Winamac would score and cut the deficit to five points, and they would get the ball back inside the Knight 25 with under two minutes to go.
But hurt by a holding penalty, that drive stalled out, and Winamac’s season ended with a 37-32 loss and a 7-3 final record.
“We all thought that we were going to win,” Winamac coach John Hendryx said. “To be honest, I don’t think many of us didn’t think that we would. When we completed the ball down to the 10, we thought this is going to happen. And then you look up, and there’s a flag laying there. It was heartbreaking. When there are 80-some passes thrown in the game, and there is one holding call thrown, and it’s in the last minute of the game, you kind of scratch your head. But hey, that stuff happens sometimes.”
Barrett completed passes to five different receivers, none of them seniors. Three different receivers caught touchdowns. Still, the Warriors took the defending state champions down to the final minute.
“We don’t have any regrets,” Hendryx said. “If we had to do it, we’d do it again. We had what we had to match up with their kids. Honestly, if I had any regrets ... we played mainly man to man, but we played zone a couple times, but we didn’t want to because we just thought that would be a nightmare, and it was. We had them like a third-and-20, and we’ve got eight guys in pass defense, and he finds a kid in a seam, and we said we can’t do that anymore.
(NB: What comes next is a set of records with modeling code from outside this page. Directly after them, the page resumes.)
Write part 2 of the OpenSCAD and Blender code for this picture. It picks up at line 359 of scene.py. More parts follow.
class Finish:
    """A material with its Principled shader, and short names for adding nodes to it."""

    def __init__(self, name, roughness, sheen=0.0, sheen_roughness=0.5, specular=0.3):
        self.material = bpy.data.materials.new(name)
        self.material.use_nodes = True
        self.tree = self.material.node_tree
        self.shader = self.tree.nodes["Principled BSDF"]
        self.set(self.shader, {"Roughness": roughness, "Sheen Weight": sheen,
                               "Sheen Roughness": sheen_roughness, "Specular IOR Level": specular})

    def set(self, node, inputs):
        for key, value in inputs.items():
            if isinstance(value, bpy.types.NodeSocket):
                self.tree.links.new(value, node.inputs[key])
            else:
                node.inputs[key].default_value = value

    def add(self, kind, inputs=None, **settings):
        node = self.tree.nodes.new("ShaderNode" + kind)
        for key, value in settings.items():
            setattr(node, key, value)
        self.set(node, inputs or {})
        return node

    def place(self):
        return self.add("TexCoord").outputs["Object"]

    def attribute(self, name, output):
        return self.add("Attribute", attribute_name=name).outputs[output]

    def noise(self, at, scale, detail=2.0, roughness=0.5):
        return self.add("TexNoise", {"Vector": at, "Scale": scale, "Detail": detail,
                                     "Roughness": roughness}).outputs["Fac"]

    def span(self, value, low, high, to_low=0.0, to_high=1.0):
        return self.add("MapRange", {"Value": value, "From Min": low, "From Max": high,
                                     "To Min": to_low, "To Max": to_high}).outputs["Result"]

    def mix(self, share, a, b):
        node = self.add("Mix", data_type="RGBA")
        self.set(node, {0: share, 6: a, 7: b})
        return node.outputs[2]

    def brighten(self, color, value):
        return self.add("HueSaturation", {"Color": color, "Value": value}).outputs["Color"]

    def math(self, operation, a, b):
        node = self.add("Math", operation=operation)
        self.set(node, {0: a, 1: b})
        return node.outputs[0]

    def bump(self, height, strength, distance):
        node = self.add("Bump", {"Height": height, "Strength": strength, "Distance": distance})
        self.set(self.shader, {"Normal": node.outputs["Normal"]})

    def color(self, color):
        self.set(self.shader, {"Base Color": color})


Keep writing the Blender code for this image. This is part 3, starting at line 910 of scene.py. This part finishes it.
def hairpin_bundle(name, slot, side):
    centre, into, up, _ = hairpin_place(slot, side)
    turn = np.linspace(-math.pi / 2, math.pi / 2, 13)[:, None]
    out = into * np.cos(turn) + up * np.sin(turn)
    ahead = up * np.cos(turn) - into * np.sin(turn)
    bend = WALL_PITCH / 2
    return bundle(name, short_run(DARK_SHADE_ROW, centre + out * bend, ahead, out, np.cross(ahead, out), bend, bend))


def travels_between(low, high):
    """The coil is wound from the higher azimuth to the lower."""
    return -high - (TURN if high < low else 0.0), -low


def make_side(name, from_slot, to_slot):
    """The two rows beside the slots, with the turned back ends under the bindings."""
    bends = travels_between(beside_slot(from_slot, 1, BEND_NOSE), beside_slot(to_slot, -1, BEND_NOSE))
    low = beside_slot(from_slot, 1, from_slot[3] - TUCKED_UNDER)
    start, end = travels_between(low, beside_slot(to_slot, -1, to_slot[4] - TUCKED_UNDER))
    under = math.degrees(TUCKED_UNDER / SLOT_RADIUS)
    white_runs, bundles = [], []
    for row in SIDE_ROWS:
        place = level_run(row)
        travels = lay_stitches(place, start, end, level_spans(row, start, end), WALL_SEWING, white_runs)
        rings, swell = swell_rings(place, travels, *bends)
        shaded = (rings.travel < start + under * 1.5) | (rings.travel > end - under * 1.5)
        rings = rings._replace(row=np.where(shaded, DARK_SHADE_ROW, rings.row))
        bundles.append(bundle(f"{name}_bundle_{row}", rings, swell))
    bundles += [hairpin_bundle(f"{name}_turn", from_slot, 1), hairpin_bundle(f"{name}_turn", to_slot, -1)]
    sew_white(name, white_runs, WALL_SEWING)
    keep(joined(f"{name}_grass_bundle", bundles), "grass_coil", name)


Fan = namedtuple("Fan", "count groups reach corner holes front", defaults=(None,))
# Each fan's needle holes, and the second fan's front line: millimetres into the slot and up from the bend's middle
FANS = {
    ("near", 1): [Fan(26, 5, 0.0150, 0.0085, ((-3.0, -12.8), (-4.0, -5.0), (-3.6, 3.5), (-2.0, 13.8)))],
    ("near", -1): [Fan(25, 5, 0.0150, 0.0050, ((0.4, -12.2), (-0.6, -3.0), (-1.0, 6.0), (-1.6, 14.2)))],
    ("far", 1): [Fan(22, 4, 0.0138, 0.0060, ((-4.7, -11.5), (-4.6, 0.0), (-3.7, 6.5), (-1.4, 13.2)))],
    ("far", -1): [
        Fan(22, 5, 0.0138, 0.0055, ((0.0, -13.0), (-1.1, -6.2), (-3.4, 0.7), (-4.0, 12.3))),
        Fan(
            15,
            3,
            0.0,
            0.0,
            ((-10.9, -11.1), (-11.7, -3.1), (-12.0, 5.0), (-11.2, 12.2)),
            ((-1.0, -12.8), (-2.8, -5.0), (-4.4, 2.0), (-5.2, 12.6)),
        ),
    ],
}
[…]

“I liked what we did. We played pretty well. If we had to change anything, I might have changed our pressure packages up a little bit. But we did what we did to give us a chance to win. We knew we had an athletic mismatch across the board. We just had to hang in there, and I thought for the most part they did pretty well.”
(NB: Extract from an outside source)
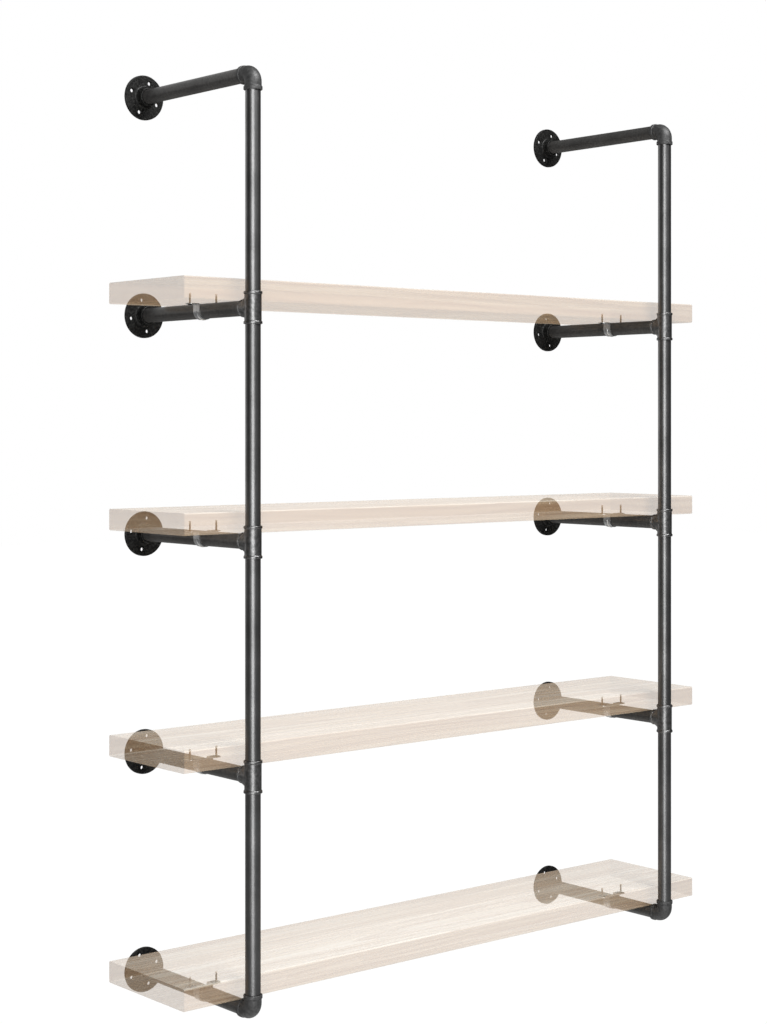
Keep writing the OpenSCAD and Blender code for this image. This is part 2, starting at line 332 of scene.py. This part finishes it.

Winamac had 452 yards of offense against Central Catholic – 186 rushing and 266 passing. The 32 points were the most points Winamac has scored in a loss since a 45-33 loss to South Newton in 2007.
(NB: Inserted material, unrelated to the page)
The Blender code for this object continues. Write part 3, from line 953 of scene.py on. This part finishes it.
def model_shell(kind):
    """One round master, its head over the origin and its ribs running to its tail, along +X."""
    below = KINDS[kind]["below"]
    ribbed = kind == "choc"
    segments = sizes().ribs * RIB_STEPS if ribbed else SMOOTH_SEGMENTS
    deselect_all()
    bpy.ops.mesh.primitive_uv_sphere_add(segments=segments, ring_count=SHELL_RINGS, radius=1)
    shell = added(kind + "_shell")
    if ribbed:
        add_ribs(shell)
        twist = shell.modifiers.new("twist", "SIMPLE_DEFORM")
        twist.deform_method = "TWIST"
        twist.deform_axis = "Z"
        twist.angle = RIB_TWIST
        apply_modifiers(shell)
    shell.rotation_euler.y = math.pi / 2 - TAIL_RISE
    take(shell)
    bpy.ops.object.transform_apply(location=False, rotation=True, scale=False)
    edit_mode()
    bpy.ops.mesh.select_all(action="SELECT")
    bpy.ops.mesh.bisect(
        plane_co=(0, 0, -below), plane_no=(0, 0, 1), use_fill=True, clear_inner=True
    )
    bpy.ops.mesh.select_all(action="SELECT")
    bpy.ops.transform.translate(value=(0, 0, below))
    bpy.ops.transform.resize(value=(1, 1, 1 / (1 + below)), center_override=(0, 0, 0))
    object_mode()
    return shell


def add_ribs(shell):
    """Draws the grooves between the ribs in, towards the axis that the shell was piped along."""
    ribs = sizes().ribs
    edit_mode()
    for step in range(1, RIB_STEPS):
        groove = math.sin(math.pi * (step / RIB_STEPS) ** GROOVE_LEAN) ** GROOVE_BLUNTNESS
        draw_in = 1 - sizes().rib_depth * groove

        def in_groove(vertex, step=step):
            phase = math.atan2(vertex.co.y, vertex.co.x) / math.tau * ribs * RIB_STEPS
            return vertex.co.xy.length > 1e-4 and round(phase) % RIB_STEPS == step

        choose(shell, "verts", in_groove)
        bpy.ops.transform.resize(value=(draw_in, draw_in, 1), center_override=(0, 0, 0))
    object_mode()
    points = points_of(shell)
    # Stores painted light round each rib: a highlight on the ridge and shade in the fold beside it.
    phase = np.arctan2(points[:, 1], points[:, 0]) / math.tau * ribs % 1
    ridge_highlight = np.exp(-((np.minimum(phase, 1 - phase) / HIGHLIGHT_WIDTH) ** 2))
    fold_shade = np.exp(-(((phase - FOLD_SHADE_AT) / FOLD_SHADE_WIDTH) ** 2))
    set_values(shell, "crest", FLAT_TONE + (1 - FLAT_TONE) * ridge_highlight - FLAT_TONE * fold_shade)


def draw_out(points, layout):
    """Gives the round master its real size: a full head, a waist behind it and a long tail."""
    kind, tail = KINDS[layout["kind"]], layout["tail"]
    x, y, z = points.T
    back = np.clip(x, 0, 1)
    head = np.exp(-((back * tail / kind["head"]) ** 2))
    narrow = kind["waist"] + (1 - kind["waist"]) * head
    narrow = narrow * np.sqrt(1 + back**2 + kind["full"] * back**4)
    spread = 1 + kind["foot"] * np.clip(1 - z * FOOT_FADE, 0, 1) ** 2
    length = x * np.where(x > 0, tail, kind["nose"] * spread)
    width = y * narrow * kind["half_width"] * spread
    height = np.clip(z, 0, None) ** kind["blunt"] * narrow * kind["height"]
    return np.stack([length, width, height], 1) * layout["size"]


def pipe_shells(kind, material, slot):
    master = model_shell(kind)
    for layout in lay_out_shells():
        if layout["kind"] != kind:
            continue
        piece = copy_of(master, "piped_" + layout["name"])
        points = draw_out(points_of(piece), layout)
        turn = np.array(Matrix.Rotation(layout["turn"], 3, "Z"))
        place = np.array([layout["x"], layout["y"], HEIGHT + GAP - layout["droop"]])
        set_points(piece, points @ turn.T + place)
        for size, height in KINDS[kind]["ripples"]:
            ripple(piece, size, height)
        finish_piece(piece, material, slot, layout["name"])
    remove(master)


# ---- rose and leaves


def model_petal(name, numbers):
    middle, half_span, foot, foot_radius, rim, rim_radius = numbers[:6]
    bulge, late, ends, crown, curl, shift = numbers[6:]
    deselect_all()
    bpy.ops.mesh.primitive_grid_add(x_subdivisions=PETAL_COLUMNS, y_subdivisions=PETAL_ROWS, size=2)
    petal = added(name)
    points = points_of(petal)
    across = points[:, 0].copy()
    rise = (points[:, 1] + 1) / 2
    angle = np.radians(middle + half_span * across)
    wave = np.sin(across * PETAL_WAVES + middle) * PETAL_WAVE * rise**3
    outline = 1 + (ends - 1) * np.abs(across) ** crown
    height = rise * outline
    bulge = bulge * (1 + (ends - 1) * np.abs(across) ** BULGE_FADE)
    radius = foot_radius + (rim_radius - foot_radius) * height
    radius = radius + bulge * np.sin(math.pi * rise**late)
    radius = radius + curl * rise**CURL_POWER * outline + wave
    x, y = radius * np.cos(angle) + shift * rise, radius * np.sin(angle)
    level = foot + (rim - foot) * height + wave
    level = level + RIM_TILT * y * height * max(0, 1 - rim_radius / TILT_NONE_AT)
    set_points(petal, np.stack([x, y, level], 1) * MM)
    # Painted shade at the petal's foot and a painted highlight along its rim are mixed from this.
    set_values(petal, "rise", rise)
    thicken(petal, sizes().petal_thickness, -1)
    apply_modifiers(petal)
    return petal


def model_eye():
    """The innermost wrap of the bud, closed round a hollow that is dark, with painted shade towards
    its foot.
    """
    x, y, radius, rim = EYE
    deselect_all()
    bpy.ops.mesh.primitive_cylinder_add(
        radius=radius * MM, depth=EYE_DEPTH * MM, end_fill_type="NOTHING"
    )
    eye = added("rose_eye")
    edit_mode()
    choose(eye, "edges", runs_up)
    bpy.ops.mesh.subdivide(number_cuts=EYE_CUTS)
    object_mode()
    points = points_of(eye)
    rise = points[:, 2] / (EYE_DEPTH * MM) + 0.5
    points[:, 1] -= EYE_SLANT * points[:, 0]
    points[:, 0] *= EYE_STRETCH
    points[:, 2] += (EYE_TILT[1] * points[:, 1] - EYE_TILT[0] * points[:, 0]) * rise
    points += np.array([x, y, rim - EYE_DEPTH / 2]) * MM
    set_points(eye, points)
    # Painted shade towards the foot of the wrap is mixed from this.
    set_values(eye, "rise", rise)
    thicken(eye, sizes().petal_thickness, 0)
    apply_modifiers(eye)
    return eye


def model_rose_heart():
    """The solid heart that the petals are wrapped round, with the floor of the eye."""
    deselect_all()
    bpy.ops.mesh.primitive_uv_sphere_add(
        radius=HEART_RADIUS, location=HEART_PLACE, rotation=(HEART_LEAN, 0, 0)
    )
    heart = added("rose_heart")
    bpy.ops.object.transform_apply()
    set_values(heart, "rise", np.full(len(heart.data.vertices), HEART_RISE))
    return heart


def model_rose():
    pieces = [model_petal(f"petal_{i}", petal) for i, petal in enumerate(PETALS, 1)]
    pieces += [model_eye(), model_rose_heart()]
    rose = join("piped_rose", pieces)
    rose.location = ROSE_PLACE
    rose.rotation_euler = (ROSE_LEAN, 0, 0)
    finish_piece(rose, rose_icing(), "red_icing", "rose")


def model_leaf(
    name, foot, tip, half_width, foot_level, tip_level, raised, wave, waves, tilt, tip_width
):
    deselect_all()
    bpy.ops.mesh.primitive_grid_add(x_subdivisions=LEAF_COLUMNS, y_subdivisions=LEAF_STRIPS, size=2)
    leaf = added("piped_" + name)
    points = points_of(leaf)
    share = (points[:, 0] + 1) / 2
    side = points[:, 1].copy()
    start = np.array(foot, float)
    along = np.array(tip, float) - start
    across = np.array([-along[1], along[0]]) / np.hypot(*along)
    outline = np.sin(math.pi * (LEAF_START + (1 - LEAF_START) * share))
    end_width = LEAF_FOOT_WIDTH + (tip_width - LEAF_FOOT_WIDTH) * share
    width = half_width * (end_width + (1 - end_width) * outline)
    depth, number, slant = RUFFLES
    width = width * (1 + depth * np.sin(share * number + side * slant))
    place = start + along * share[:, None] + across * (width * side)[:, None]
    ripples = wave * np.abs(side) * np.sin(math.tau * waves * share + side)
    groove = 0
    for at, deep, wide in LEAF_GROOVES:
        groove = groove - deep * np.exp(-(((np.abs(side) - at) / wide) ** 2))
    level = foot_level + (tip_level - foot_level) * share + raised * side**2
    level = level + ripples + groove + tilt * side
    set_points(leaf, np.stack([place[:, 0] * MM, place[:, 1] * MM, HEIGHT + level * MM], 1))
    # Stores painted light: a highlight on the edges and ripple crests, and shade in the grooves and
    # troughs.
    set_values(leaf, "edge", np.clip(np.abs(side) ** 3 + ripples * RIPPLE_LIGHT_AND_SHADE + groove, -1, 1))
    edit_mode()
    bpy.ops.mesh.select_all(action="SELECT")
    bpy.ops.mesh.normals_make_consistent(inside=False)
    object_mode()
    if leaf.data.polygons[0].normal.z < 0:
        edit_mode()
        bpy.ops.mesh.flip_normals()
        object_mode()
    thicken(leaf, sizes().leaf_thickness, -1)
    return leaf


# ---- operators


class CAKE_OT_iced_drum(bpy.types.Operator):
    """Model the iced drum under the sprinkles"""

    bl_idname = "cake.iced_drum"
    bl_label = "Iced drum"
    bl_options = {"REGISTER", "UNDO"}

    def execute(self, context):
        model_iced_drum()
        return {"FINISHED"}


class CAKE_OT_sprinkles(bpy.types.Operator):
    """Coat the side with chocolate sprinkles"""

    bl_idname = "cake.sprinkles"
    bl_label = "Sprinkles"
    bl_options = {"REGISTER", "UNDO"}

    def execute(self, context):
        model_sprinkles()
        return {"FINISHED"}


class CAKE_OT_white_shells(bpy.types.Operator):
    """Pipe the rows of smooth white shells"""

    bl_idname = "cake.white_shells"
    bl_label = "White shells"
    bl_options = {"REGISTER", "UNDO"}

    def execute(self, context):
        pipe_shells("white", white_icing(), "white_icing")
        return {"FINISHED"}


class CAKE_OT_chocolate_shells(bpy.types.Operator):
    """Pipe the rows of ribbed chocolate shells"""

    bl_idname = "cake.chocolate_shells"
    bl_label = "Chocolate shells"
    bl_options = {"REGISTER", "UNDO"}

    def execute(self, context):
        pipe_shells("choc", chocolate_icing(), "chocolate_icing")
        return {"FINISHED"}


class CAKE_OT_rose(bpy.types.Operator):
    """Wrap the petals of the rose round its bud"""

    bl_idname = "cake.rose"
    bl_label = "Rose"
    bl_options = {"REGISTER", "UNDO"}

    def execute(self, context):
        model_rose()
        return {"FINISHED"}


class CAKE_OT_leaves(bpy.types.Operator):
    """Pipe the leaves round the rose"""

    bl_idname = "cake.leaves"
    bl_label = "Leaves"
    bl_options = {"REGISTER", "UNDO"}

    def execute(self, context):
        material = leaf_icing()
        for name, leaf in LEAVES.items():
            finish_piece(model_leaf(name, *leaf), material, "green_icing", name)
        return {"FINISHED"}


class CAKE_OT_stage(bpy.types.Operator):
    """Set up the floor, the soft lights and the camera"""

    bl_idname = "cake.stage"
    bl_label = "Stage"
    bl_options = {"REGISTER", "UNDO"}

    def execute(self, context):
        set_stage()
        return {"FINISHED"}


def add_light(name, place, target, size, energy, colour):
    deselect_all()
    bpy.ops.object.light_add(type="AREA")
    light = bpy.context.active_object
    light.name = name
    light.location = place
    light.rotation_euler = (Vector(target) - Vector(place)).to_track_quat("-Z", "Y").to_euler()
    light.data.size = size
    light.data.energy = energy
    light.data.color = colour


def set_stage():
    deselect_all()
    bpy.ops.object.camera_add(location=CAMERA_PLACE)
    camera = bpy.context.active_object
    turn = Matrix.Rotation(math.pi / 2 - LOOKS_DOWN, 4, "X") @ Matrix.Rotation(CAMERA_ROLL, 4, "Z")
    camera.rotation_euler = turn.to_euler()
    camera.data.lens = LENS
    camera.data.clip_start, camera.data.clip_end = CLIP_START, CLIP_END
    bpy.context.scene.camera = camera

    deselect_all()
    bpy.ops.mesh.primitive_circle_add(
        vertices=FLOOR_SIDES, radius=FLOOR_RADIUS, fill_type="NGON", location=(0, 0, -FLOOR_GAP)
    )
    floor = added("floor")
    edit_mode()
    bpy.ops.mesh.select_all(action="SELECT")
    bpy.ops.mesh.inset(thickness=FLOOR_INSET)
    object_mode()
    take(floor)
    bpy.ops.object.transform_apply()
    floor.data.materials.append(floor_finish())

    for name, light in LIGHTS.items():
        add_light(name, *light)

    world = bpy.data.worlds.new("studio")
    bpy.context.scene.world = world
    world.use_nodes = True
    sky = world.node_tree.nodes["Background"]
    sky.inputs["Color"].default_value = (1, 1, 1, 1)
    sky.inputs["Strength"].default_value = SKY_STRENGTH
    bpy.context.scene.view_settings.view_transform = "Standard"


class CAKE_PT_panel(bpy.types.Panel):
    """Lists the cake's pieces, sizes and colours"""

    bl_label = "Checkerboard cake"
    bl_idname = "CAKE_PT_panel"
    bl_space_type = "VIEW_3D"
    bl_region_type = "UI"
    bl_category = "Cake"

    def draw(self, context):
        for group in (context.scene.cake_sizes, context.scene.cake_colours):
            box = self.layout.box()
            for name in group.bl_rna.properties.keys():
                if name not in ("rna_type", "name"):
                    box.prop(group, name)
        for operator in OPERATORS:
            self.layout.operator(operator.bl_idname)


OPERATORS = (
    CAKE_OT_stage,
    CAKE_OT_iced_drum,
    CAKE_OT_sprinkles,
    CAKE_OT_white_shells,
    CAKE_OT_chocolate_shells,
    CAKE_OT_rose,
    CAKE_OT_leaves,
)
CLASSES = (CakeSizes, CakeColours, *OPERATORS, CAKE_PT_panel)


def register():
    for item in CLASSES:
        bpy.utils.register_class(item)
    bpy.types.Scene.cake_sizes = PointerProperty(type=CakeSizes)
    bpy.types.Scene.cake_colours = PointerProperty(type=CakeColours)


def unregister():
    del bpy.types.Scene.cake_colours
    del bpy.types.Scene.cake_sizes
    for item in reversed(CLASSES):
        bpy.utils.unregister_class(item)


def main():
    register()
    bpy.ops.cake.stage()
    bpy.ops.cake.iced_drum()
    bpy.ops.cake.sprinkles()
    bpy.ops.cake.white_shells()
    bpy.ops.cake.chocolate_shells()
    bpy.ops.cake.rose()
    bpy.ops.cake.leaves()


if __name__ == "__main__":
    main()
“We ran the ball pretty well,” Hendryx said. “We threw the ball pretty well. I liked the balance that we had. They just struggled with some of our sets. I thought Russell threw the ball well, and running backs, all of them, if they weren’t running the ball, they did a great job of blocking for each other. … We really had them guessing as to what was going on.”
Now Hendryx, who left Knox to become the Winamac coach in May, is hoping for a period of “normalcy” in a post-coronavirus world. He also would like to see Winamac’s players transform their bodies as he begins his first full offseason as coach.
“It’s a good class,” Hendryx said of his juniors, most of whom now have two played two years on the varsity. “I told them after the game, ‘I’m glad you guys are coming back, but I don’t want you guys back as you are,’” Hendryx said. “‘You need to get stronger. And with strength will come some speed.’”
Hendryx said it’s a long process, and he even wants the players in the middle school to be involved.
“We need to change ourselves as athletes,” Hendryx said. “So hopefully, we can do that. That doesn’t happen overnight, and that doesn’t happen in a year. That’s a long process. It’s a process that you need to be involved in for two or three years or even longer. We’ll have our middle school kids involved here after Christmas. And so once you get into that and you’re in that for awhile, it makes a big difference with you as an athlete.”